Ryan is clearly sick of the “What about Trump?” questions and of having the dilemma imposed upon him. He has been held up as a figure of disdain across the spectrum: Trump-lovers have remained suspicious of him as a tool of the establishment and are quick to raise Ryan’s sacrileges against their hero during the campaign; Democrats, “never Trump” conservatives and-- quietly-- some elected Republicans wish Ryan would provide a stronger counterbalance to a battering-ram president. Ryan, the rap goes, has deserted his post as a potential conscience of the party and voice for decency, and he has allowed Trump’s most fervent acolytes in the House-- Devin Nunes, for instance-- to run wild in his defense. The speaker knows better and yet goes along anyway. “Ryan traded his political soul,” the conservative columnist George F. Will has written, “for... a tax cut.”Does Ryan want to be president? You bet he does. Leibovich didn't mention it. Nor did Leibovich mention Wisconsin ironworker Randy Bryce, who was on track to beat Ryan in November. Suddenly Ryan surrendered and scurried away. Leibovich isn't the only elite member of the media blindly accepting Ryan's narrative about how he couldn't stand Trump any more. That will look good on his political resume-- a lot better than "he was beaten by a union construction worker in 2018."
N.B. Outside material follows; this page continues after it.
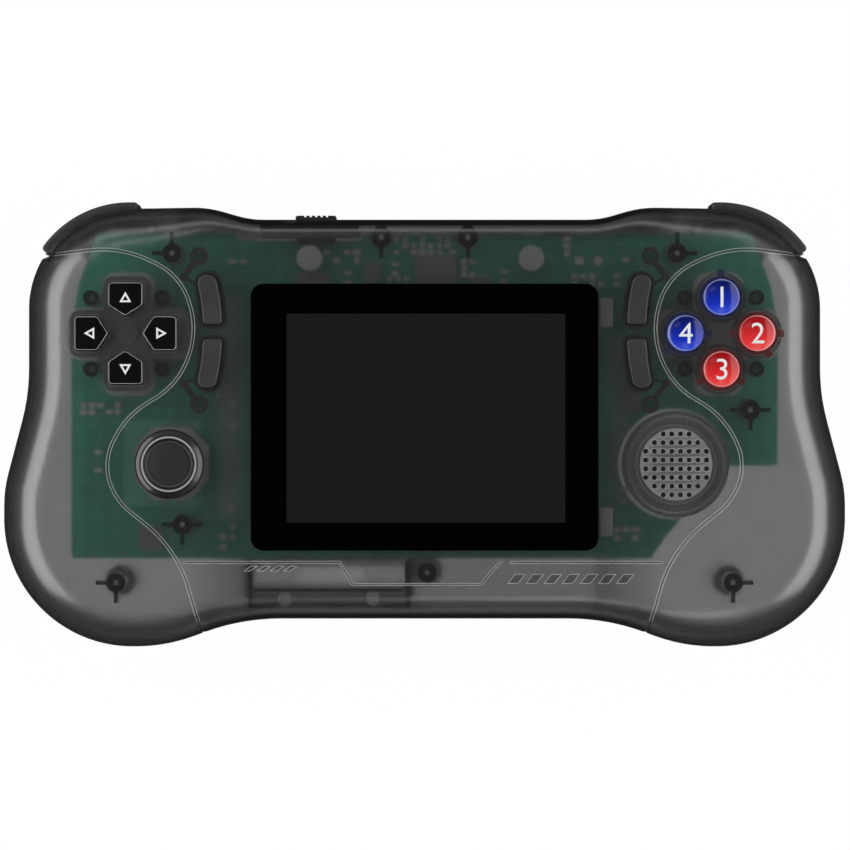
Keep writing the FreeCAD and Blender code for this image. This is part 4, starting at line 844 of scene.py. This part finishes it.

Ryan’s defiance to Trump, such as it is, can carry an almost pro forma quality. He will avoid or claim ignorance if possible (“I didn’t see the tweet”), chastise the president if he must (rarely by name), wait for the latest outrage to pass, rinse and repeat. “Frankly, I haven’t paid that close attention to it,” said Ryan at a June news conference in which he was asked about the job status of Scott Pruitt, the scandal-drenched E.P.A. administrator who was finally run out of office in July and whose mounting offenses over several months would have been impossible for even the most casual news consumer to miss.
“I can understand all of the rationalities,” says Charlie Sykes, a longtime conservative radio host in Wisconsin who spent years trying to persuade Ryan to run for president before turning sharply against him over Trump. “In a Faustian bargain, you get a lot of things. You get the wealth, you get the beautiful women and you get all this good stuff.” In Ryan’s case, this would include tax and regulatory overhauls. “It just turns out the price is higher than you thought.”
Ryan hears such assessments all the time. “I’m very comfortable with the decisions I’ve made,” he told me. “I would make them again, do it again the same way.” He is quick to present his counterfactual. What if he were to pick a fight with Trump every time he said something that offended? “I think some people would like me to start a civil war in our party and achieve nothing.” Why should Ryan, despite his own misgivings, make himself the vehicle for anti-Trump wish-fulfillment?
The counter-counterfactual is this: Are Republican leaders so unwilling to condemn Trump because their voters support him so vigorously, or do these voters support Trump so vigorously because so few Republican leaders have dared condemn his actions? Chicken, meet egg.
“I would say the unwillingness of Ryan and others to offer an alternative vision to Trump would be the reason” that Trump’s approval number is so high, Sykes told me. “When your best and brightest basically run up the white flag, it’s going to have an effect.”
The last few months have been a particularly checkered stretch of Paul Ryan’s finale. He agreed to a series of exit interviews during a tumultuous summer, over which Trump would blowtorch his way through a tour of Europe, call the European Union a top foe of the United States, feud with NATO, embrace Vladimir Putin and absolve the Russians for election meddling-- and then came home to insinuate himself into Republican primary campaigns, escalate his attacks on Robert Mueller and threaten to shut down the government if he didn’t get his border wall.
...Far from any unified governing philosophy, the animating objective for much of today’s Republican Party has been reduced to whatever Trump does or wants. The main goal of many elected Republicans is to curry the approval of the president, avoid provoking him (or, worse, a tweet) and thus not inflame the “base.” Being deemed an infidel inside the Church of the Base can be lethal for even the most ensconced incumbent (Mark Sanford, a South Carolina representative and a persistent Trump critic, was primaried out of his misery in June).
...It was only after Trump stunned Hillary Clinton in November that Ryan forged a détente with Trump born of a powerful convenience: The new president knew (or cared) little about policy, and Ryan was happy to fill the void in exchange for Trump’s signature. (The anti-tax activist Grover Norquist once identified the most important characteristic of any Republican president as “enough working digits to handle a pen.”)
Trump’s signature across the Republican tax-reform bill gave both men their chief legislative accomplishments. In Ryan’s case, the bill supersized the deficit and made a mockery of the “debt crisis” that Ryan used to talk endlessly about during the Barack Obama years. The bill has also failed to attract the widespread approval in polls that tax cuts typically do, and has become only less popular over time.